### WRITTEN TASK
Identify the lines holding "type" and copy them.

** START EXERCISE INPUTS **

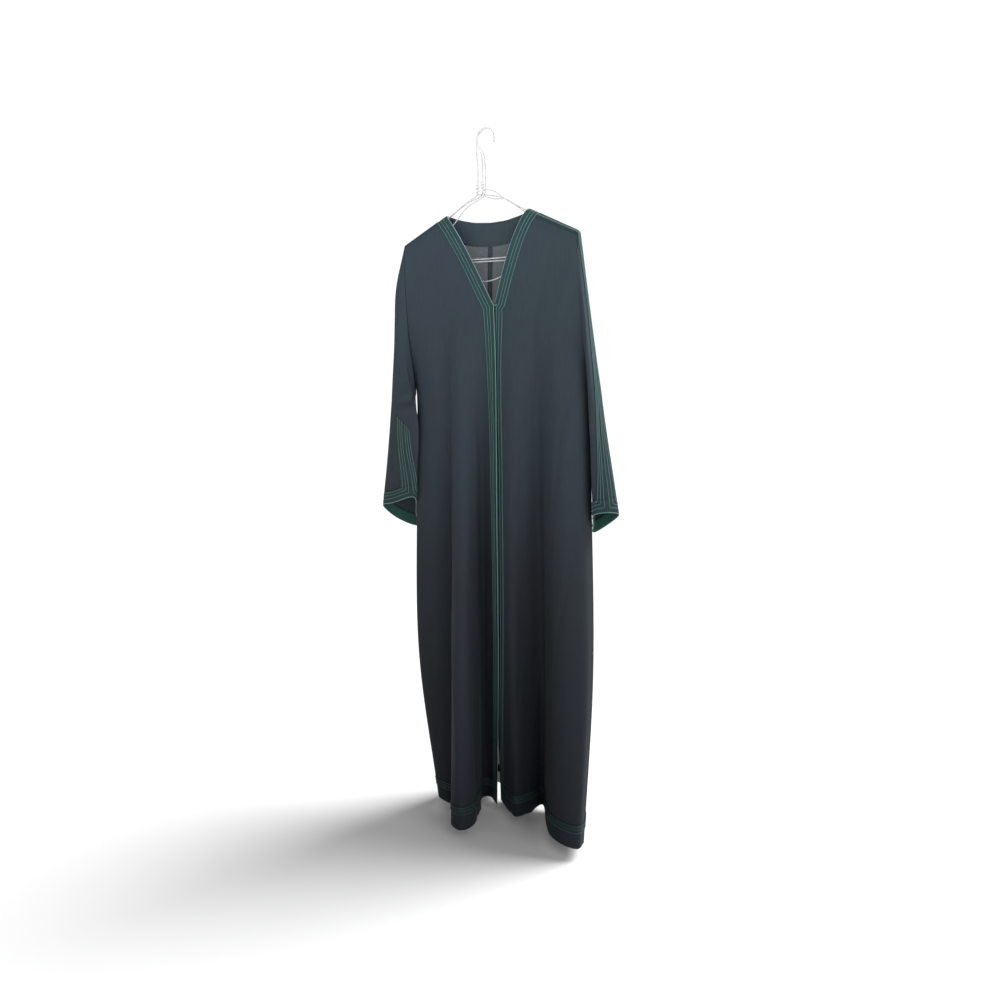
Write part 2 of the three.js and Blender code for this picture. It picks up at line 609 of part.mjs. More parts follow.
const half = SEAM_GAP / 2;
for (const [side, panel] of [["right", frontRight], ["left", frontLeft]]) {
  const last = panel.grid[0].length - 1;
  addPanel(`front_${side}`, cutPiece(panel, bandColumn, last, { backFirst: half }));
  addCloth(`band_${side}`, cutPiece(panel, 0, bandColumn, { backLast: half }), BAND, WALL, {
    rise: BAND_RISE,
  });
}
for (const [side, panel] of [["right", backRight], ["left", backLeft]]) {
  const last = panel.grid[0].length - 1;
  addPanel(`back_${side}`, cutPiece(panel, 0, last, { backFirst: half }));
}
addCloth("neck_facing", neckFacing(), FACING_CLOTH, FACING);

const sleeves = {
  right: sleeveTube(SLEEVE_RIGHT, frontRight, backRight, -1),
  left: sleeveTube(SLEEVE_LEFT, frontLeft, backLeft, 1),
};
for (const [side, tube] of Object.entries(sleeves)) {
  addCloth(`sleeve_${side}_front`, sleeveHalf(tube, true), CLOTH);
  addCloth(`sleeve_${side}_back`, sleeveHalf(tube, false), CLOTH);
  addCloth(`cuff_facing_${side}`, cuffFacing(tube), FACING_CLOTH, FACING, { ring: true });
}
HANGERS.forEach((hanger) => addMesh(hanger.name, hangerWire(hanger), WIRE));

export default garment;
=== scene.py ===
import math

import bmesh
import bpy
import numpy as np
from mathutils import Matrix, Vector
from mathutils.bvhtree import BVHTree


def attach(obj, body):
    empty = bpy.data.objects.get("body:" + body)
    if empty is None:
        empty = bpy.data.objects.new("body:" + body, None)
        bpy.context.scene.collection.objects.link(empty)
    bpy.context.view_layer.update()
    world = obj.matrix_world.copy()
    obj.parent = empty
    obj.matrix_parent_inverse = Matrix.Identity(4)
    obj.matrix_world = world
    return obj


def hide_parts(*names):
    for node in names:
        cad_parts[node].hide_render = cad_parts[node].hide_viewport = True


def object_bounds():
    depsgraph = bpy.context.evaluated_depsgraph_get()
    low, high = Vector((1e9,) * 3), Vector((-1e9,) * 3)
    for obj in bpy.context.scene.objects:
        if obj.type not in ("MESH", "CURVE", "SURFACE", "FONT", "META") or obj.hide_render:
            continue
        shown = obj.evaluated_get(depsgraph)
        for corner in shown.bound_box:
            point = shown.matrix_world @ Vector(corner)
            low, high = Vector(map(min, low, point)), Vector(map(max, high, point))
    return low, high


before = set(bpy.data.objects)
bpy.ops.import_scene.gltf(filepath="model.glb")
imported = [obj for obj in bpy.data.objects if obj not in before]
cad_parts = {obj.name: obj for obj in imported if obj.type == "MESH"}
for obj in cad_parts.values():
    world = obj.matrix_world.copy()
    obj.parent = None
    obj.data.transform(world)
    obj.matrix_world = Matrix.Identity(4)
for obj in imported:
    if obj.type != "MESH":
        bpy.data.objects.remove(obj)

cad_low, cad_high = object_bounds()

# ---- The studio ----
# A white floor two fingers' width under the hem and an even white room. A wide soft light behind
# the garment, on the wearer's left, throws its shadow forward and across the floor.
CAMERA_PLACE = (0.8202, -1.7475, -0.5851)
CAMERA_ROUND = math.radians(24.0)
CAMERA_DOWN = math.radians(6.71)
CAMERA_ROLL = math.radians(0.6)
CAMERA_LENS = 30.6
FLOOR_BELOW_HEM = 0.03
FLOOR_SIZE = 60.0
ROOM_LIGHT = 0.27
ROOM_SEEN = 1.05

camera = bpy.data.objects.new("camera", bpy.data.cameras.new("camera"))
camera.data.lens = CAMERA_LENS
camera.data.sensor_width = 36.0
camera.matrix_world = (
    Matrix.Translation(CAMERA_PLACE)
    @ Matrix.Rotation(CAMERA_ROUND, 4, "Z")
    @ Matrix.Rotation(math.pi / 2 - CAMERA_DOWN, 4, "X")
    @ Matrix.Rotation(CAMERA_ROLL, 4, "Z")
)
bpy.context.collection.objects.link(camera)
bpy.context.scene.camera = camera
bpy.context.scene.view_settings.view_transform = "Standard"


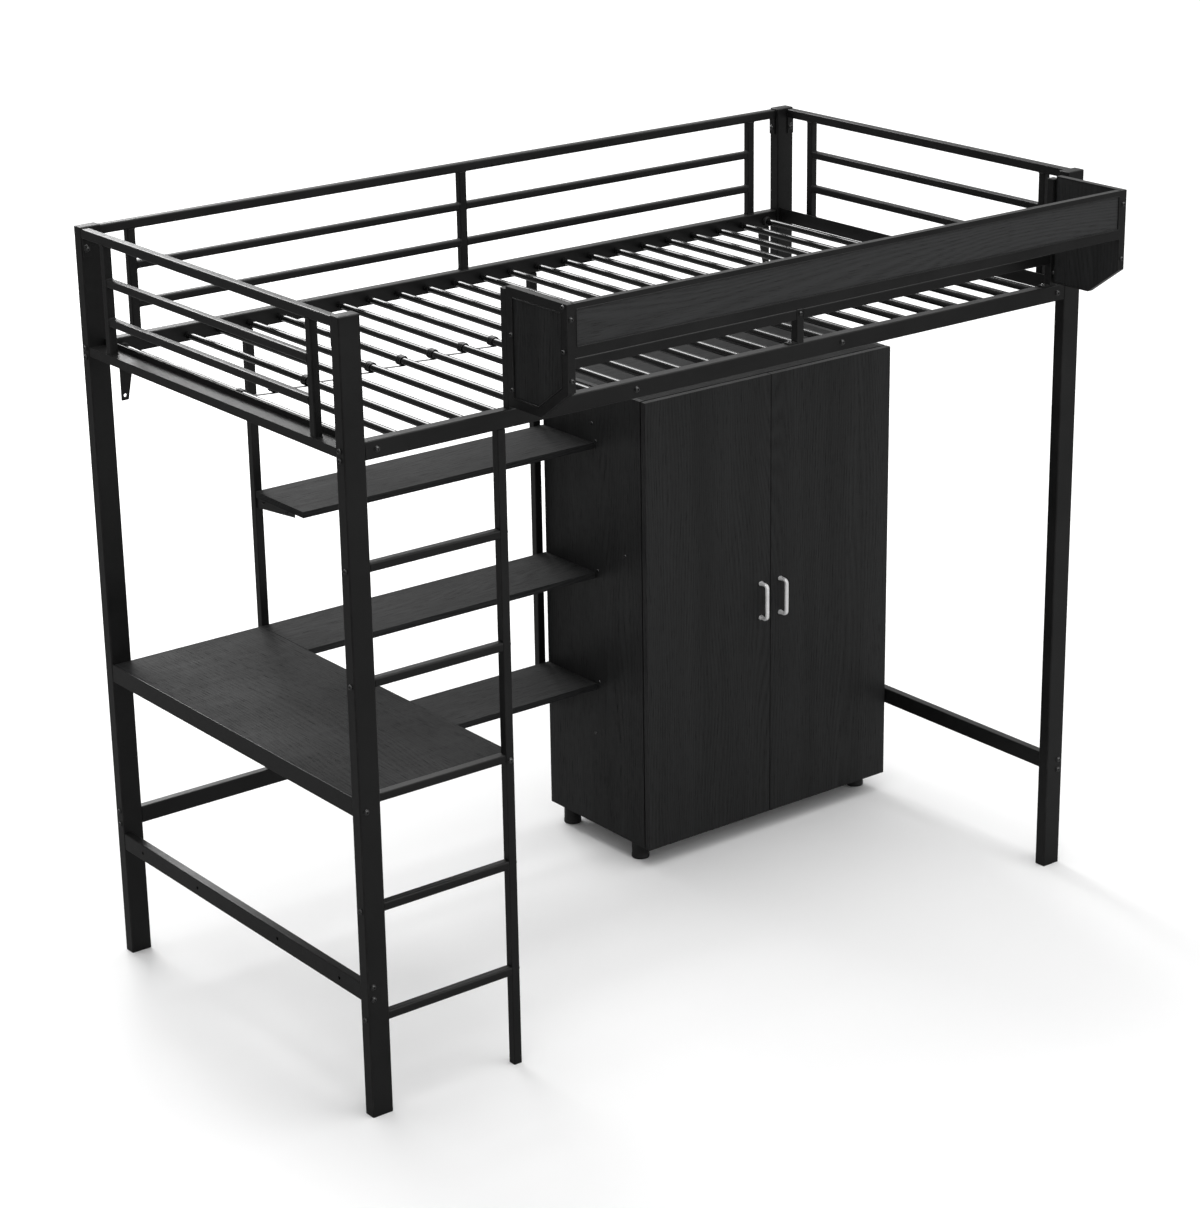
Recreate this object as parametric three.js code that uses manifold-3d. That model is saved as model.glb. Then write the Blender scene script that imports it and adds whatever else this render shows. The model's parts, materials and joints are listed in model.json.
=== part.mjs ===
// Loft bed with a corner desk, wall shelves, a wardrobe and a boxed front guard.
// Millimetres, +Z up, +X along the bed, the open (ladder) side faces -Y.
// Pieces are laid out from the outer front left corner of the frame at the floor,
// and the whole bed is moved once, at the end, so the origin is under its middle.

import * as THREE from "three";
import { mergeVertices } from "three/addons/utils/BufferGeometryUtils.js";
import Module from "manifold-3d";

// ---------------------------------------------------------------- frame
const LENGTH = 2010;
const DEPTH = 1030;
const HEIGHT = 1710;
const POST_X = 50;
const POST_Y = 30;
const WALL = 1.5;
const THIN_WALL = 1.2;
const GAP = 0.3;
const CAP = 2;

// ---------------------------------------------------------------- bed
const RAIL_LOW = 1418;
const RAIL_TOP = 1456;
const RAIL_DEEP = 25;
const LEDGE_WIDE = 42;
const END_RAIL_LOW = 1428;
const LEDGE_TOP = 1448;
const SLAT_COUNT = 24;
const SLAT_PITCH = 80;
const SLAT_DIAMETER = 16;
const SLAT_AXIS_Z = 1434;
const TIE_DIAMETER = 6;

// ---------------------------------------------------------------- guard
const GUARD_TUBE_HIGH = 22;
const GUARD_TUBE_DEEP = 20;
const GUARD_BAR = 18;
const GUARD_BAR_EDGE = 4;
const GUARD_BAR_TOPS = [1616, 1530];
const STILE = 20;
const REAR_STILE_INSET = 118;
const END_STILE_INSET = 104;
const BALCONY_OUT = 200;
const BALCONY_LEFT = 392;
const BALCONY_RIGHT = 1936;
const BALCONY_LOW = 1600;
const BALCONY_SIDE_LOW = 1464;
const BALCONY_CHAMFER_Z = 1530;
const BALCONY_CHAMFER_Y = -108;
const FRAME_STRIP = 18;
const SHEET = 1.6;
const BOARD = 12;

// ---------------------------------------------------------------- ladder
const LADDER_X = 364;
const LADDER_TUBE = 20;
const RUNG_HIGH = 20;
const RUNG_TOPS = [232, 478, 967, 1209];
const DESK_RAIL_HIGH = 18;
const DESK_RAIL_TOP = 718;

// ---------------------------------------------------------------- desk and shelves
const PANEL = 15;
const DESK_TOP = 715;
const DESK_RIGHT = 389;
const BACK_Y = 998;
const SHELF_DEEP = 200;
const SHELF_TOPS = [427, 715, 1041];
const UPRIGHT = 20;
const UPRIGHT_LEFT_X = 395;
const UPRIGHT_RIGHT_X = 1186;
const LOW_REAR_RAIL = [315, 355];
const LOW_LEFT_RAIL = [261, 301];
const LOW_RIGHT_RAIL = [237, 277];
const LOW_RAIL_HOLES = [110, 350, 680, 920];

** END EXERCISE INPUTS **

### OUTPUT FOR THIS TASK
        if obj.type not in ("MESH", "CURVE", "SURFACE", "FONT", "META") or obj.hide_render:
cad_parts = {obj.name: obj for obj in imported if obj.type == "MESH"}
    if obj.type != "MESH":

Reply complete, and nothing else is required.